Fortunately, there were no young children present at the time, but it was during traditional dinner hours, and I had to wonder if anything would have been different had there been young ones present.
Our visit on a cold, post-Valentine's eve got off on the wrong foot when my daughter ordered sweetened tea and was told there was no more. Didn't seem like an outlandish request; she tries to avoid carbonated beverages. They did have unsweetened tea -- perhaps they could have just added some sugar to one of those? No, she ended up with a Sprite -- which had to be sent back because it was more like club soda than lemon-lime.
When our drinks did arrive, one was spilled over the table. Again, no big deal in and of itself -- until you see the pattern starting to emerge.
With a choice of basically six sandwiches or four Polish specialities (excluding the obligatory bar food of pizza and wings), options were already limited. My wife ordered the beef on weck ($5.85) only to hear that it may be out. She offered to take it on a plain roll, if that would facilitate things. Upon checking, the waitress returned and informed us there was no beef.
So make that five sandwiches.
To be fair, the Ridge offers fried fish and seafood plates on Fridays, and also a handful of submarine sandwiches, but that really doesn't change things much: The selection is definitely lacking.
Teresa finally settled on the cheeseburger with chips and pickle ($4.95). I ordered the cabbage rolls and French fries ($7.95), while Meagan went with the potato and cheese pierogis cooked with onions ($7.95).
Another couple left soon after our arrival, leaving the three of us alone in the dining area. Being only a hop, skip and jump from the bar, we were unfortunate enough to overhear some of the conversation -- which included enough salty language to prompt an unexpected protest from my college-age daughter.
Our problems didn't end with the arrival of our orders. Teresa's burger lacked any cheese, and its pinkish interior was definitely not to her liking.
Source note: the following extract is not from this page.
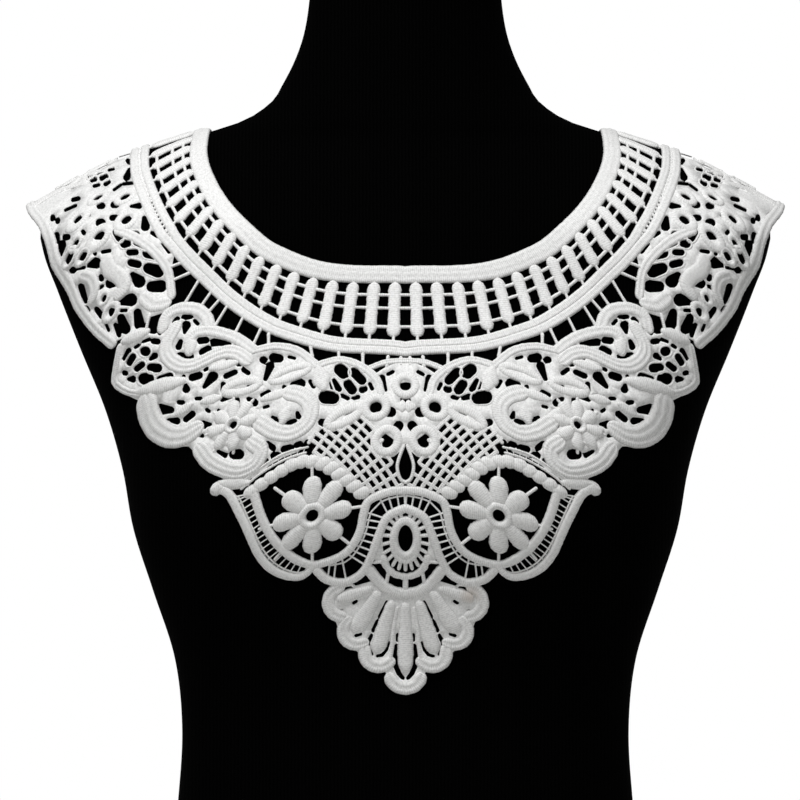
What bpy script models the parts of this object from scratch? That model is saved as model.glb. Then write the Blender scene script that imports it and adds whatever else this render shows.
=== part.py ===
"""Lace collar laid on a limbless dress form.

The collar is one-piece guipure lace: a neck band, a ladder of pegs, an outer band and a floral
yoke that ends in a fan. Its pattern is a set of threads, each a route with a width, set out in mm
on a front and a back view of the form. The threads, and the ground between them with its windows,
are laid on the surface that the lace takes over the form. Their union is outlined, the gaps over
4 mm stay open, and the outline gets a wall. The two halves meet at the centre front.
"""
import math
from collections import namedtuple

import bmesh
import bpy
import numpy as np
from mathutils import Vector
from mathutils.geometry import delaunay_2d_cdt

MM = 0.001
TO_MIDDLE = 11.55     # the form's own axis lies this far behind the middle of the whole depth, in mm

# Dress form, in mm
FORM_SEGMENTS = 40
FORM_RING_STEP = 36.0
NECK_TOP = 559.0
NECK_ROUND = 3.0
Section = namedtuple("Section", "z half front back square")
FORM_SECTIONS = (
    Section(0, 139, 97, 93, 2.4),
    Section(45, 132, 92, 90, 2.4),
    Section(94, 126, 86, 83, 2.4),
    Section(132, 124, 83, 79, 2.4),
    Section(170, 128, 87, 80, 2.4),
    Section(209, 140.5, 98, 84, 2.5),
    Section(242, 151, 112, 88, 2.6),
    Section(275, 157, 118, 91, 2.7),
    Section(308, 166.5, 112, 94, 2.8),
    Section(341, 180, 98, 95, 3.0),
    Section(374, 193, 85, 90, 3.1),
    Section(396, 201, 80, 83, 3.0),
    Section(407, 202.5, 77, 79, 2.8),
    Section(418, 196, 72, 74, 2.5),
    Section(429, 184, 68, 70, 2.1),
    Section(440, 169, 64, 66, 1.7),
    Section(451, 148, 60, 62, 1.45),
    Section(460, 117, 57, 59, 1.45),
    Section(467, 94, 56, 57, 1.75),
    Section(478, 75.5, 54, 55, 2.0),
    Section(490, 67.5, 52.5, 53, 2.0),
    Section(511, 58, 51, 51, 2.0),
    Section(534, 53.5, 50, 50, 2.0),
    Section(559, 53, 50, 50, 2.0),
)

# How the lace lies
CLEAR = 0.95          # from the form to the lace's inner face
WALL = 1.3            # thickness at the lace's edges
CROWN = 0.6           # extra thickness along the middle of the wide bands
STIFF_TURN = 1.15     # where the form turns away more steeply than this, the lace goes straight on
CAP_Z = 462.0         # above the neckline the lace's surface would run level over the neck
SLICE_STEP = 3.0
RUN_STEP = 2.0
FRONT_RUN = 440.0
BACK_RUN = 250.0
WIDEST = 222.0
FRONT = 1
BACK = -1

# Outlining
HALF_GAP = 0.15       # each half stops this far from the centre line
CELL = 0.6
OUTLINE_TOLERANCE = 0.62
LONGEST_EDGE = 15.0
MOST_SAG = 0.32
INNER_SAG = 0.5       # an edge inside the lace that sags more is parted, this often at most
REFINEMENTS = 3
SMALLEST_GAP = 3.7
GAPS_PER_HALF = 136
BACK_OPENING = 3.0    # half the opening at the centre back

# Routes are given from the centre line, x from it and z above the base, on the front or the back view
NECK_FRONT = ((0, 382), (27, 382.5), (49, 385), (68.5, 392), (82, 400), (98.5, 416), (108.5, 431),
              (114, 446.5), (113, 460.5))
NECK_BACK = ((111, 455), (104, 444), (88, 434), (62, 427), (32, 424), (4, 423.5))
OUTER_FRONT = ((0, 341), (37, 343.5), (62.5, 350), (78, 356.5), (95, 368), (109.5, 381.5), (121.5, 393.5),
               (132.5, 407.5), (140.5, 423), (146, 437.5), (147, 447))
OUTER_BACK = ((145, 437), (138, 424), (116, 409), (84, 398), (44, 392), (4, 391))
NECK_WIDTH = 10.0
OUTER_WIDTH = 9.0
PEG_WIDTH = 6.4
PEG_STEM = 1.8
BRIDE = 1.5
BRIDE_SHARE = 0.46    # where the bride crosses each ladder gap
NET_WIDTH = 3.0
NET_LINES = 7
TIE_WIDTH = 3.0       # the closing edges at the centre back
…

The breaded olives appetizer ($3.95 for eight, served with blue cheese) she ordered never came at all. She had to ask for it when the waitress returned halfway through our meal.
She was gracious enough to throw a few extras on the plate when it did come -- as we were starting to wrap things up. For the uninitiated, the dish consists of breaded "balls" of diced black olives mixed with liberal amounts of gooey cheese and deep-fried to a crispy golden brown exterior. Sounds iffy, but it was actually pretty good, especially when dipped in the blue cheese. Didn't like it dipped in sour cream, which the waitress also provided.
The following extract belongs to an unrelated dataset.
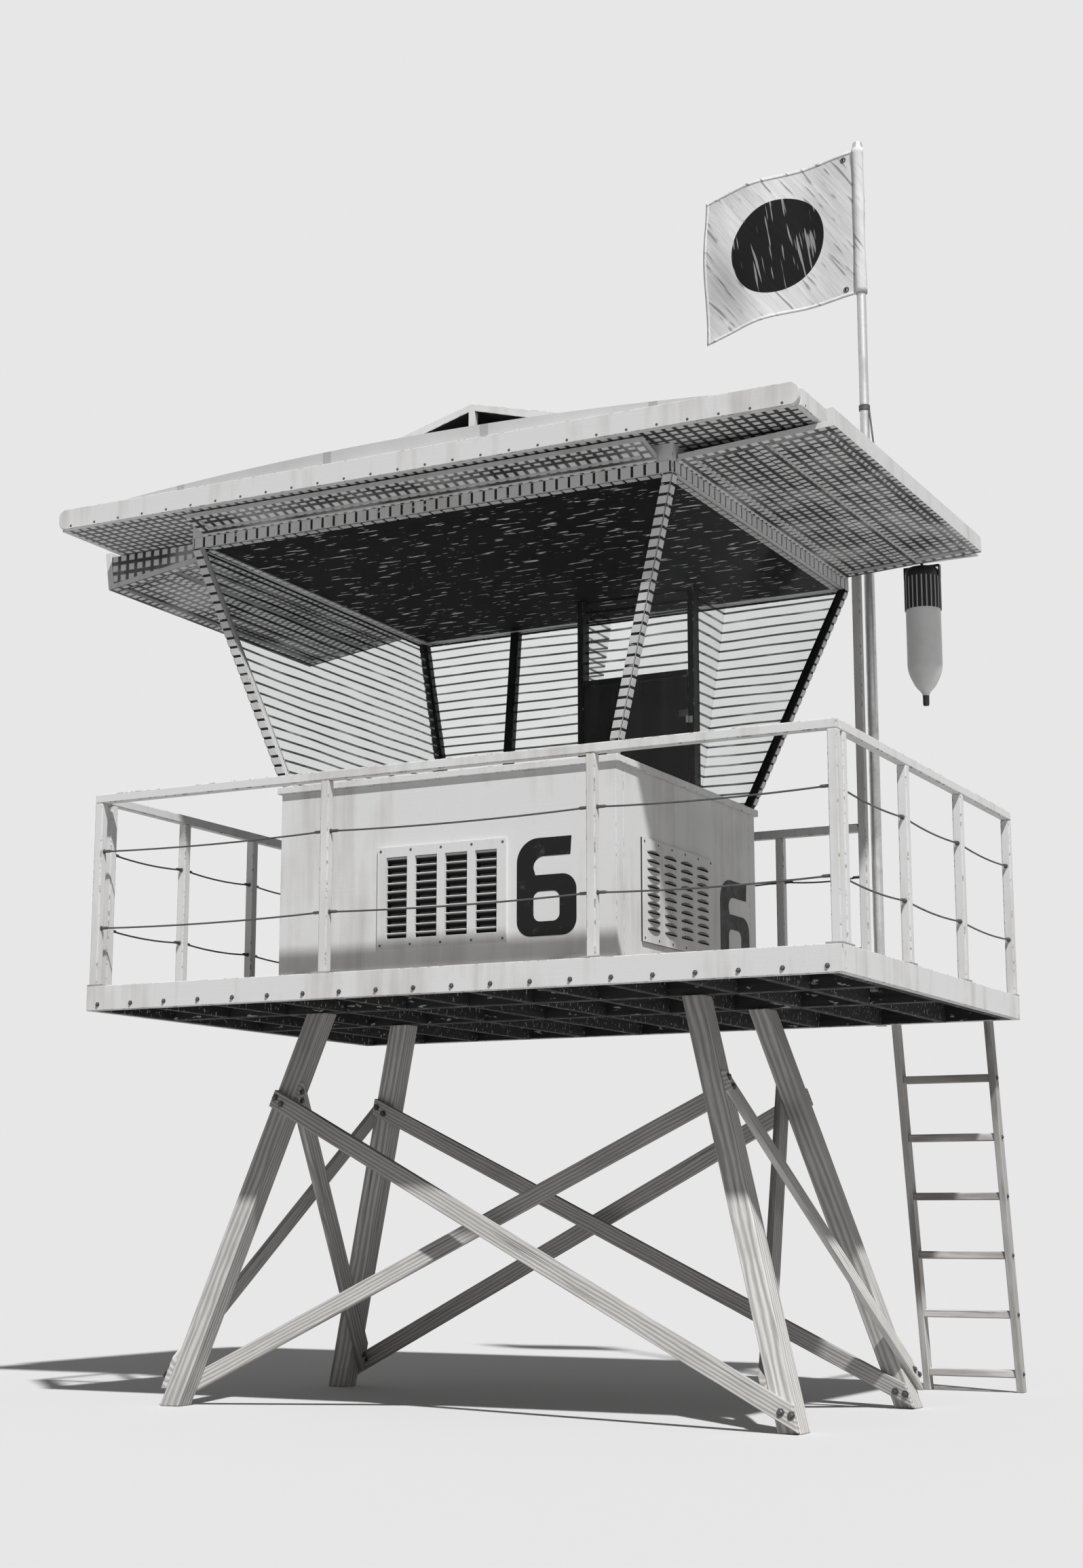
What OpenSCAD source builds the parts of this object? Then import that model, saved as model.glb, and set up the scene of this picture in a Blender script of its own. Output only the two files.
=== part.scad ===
// Timber lifeguard tower: a canted-window cab on a raised deck with splayed, cross-braced legs.
// Millimetres, Z up. The front faces -Y and the ground is Z = 0.

/* [Deck] */
// Width of the deck, left to right
deck_w = 4510; // [4200:10:5200]
// Height of the deck surface over the ground
deck_h = 2300; // [1900:10:2900]
// Height of the white rim boards
rim_h = 140; // [120:5:220]
// Thickness of the rim boards
rim_t = 40; // [30:1:55]
// Thickness of the floor boards
floor_t = 30; // [20:1:40]
// Thickness of a deck joist
joist_t = 45; // [35:1:60]
// Widest spacing of the deck joists
joist_pitch = 420; // [300:10:600]
// Thickness of the girder over a pair of legs
girder_t = 90; // [70:1:120]

/* [Legs] */
// Side of a square leg
leg_w = 125; // [100:1:150]
// Sideways distance between leg tops
leg_top_w = 2330; // [2000:10:2600]
// Front to back distance between leg tops
leg_top_d = 910; // [800:10:1200]
// Sideways distance between feet
leg_foot_w = 3640; // [3300:10:4000]
// Front to back distance between feet
leg_foot_d = 1710; // [1500:10:2000]
// How far the legs stand in front of the deck's middle
leg_forward = 290; // [0:10:320]
// Width of a cross brace board
brace_w = 95; // [70:1:120]
// Thickness of a cross brace board
brace_t = 38; // [25:1:45]
// Height of the lower brace ends at the front and rear
brace_low = 105; // [100:5:350]
// Height of the lower brace ends at the sides
brace_side_low = 250; // [200:10:500]
// Drop of the upper brace ends under the deck rim
brace_drop = 505; // [350:5:620]
// Setback of the brace ends from the legs' outer sides
brace_in = 4; // [2:1:15]

/* [Ladder] */
// Clear width between the ladder stiles
ladder_w = 530; // [450:10:600]
// Distance of the ladder from the deck's right edge
ladder_inset = 225; // [160:5:260]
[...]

Speaking of deep-fried, if you're not a fan, your options are going to be extremely limited here, so be forewarned. The Polish dishes would likely be your best bet, and we were fairly happy with ours.
The cabbage rolls, in fact, were the highlight of the night. Consisting of two plump rolls, they were fork-tender and nicely flavorful. I'm accustomed to a slightly more tomato-ish sauce for accompaniment, but I liked mine just fine.
The fresh-cut fries were plentiful and well done, as well. Very tasty, especially when topped with vinegar and ketchup.
Meagan was served a healthy portion of pierogis, sauteed to a light brown. She likes hers a little crispier, however, and said the flavor was only so-so.
The other Polish items on the menu are Polish sausage with sauerkraut and czernina, a native soup. I had wanted to sample the soup but opted for the appetizer instead.
When I got home and looked it up, learning that it was also known as Duck Blood Soup, I was kind of glad we opted for the latter. Maybe next time.
I'm well aware that the Ridge Family Restaurant has been around for years and has changed little over that time. Maybe they've found their recipe for success, and if that is indeed the case, more power to them.
Personally, I'd like to see more traditional Polish fare, which is kind of hard to find in these parts, and less of the "late-night snacks," as the sign outside trumpets.
But that's just me. Guess I'm just not the "tavern" type.
Ridge Family Restaurant and Tavern
4494 Ridge Road, Cambria (433-9741)
Review: 2 1/2 stars (Out of 4)
Favorite dish: Cabbage rolls
Needs work: Menu variety
Healthy choice: Not many
Price range: Most meals under $8
Noise level: Bar language
Wheelchair access: Yes
Parking: Connected lot
Kid appeal: Limited
Hours: 3 p.m. to midnight weekdays; noon to 2 a.m. weekends; closing times vary, based on restaurant traffic.